The Mitigating Circumstance Committee has the authority to approve a financial aid appeal request. However, that approval is dependent on the verification of the student’s academic eligibility. The dean is responsible for determining the student’s academic eligibility. If the dean determines that a student does not meet academic eligibility requirements, the Mitigating Circumstance Committee cannot approve the appeal.
Students are rarely granted more than one appeal for mitigating circumstances.
Note: the appeal has no direct effect on enrollment eligibility, which is an academic determination upon which the appeal approval is contingent.
Federal 150 Percent Rule
Federal regulations limit aid eligibility to 150 percent of the published length of the educational program. For example, an M.A. degree at Empire State College requires 36 credits, an Empire State College student pursuing an M.A. degree cannot be awarded federal aid for more than 54 credits attempted.
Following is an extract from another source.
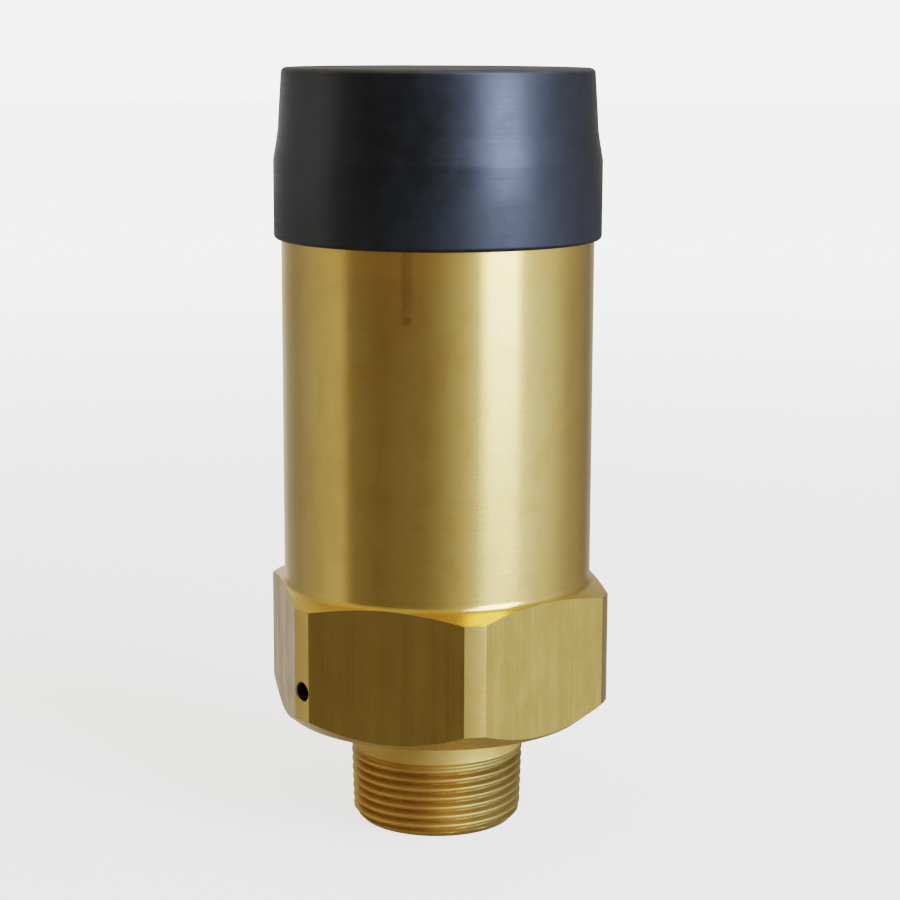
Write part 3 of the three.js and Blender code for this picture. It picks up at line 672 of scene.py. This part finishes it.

Federal guidelines do not allow waivers for mitigating circumstances that would extend a student’s aid past the 150 percent limit.
Final Enrollment Term
Federal regulations do not allow a student in the final enrollment term to receive federal aid for studies that are not required to complete a degree.
Notification of Ineligibility for Federal Financial Aid
Student Financial Services notifies students regarding their ineligibility for further federal financial aid. Students may obtain information on their financial aid status by contacting Student Financial Services.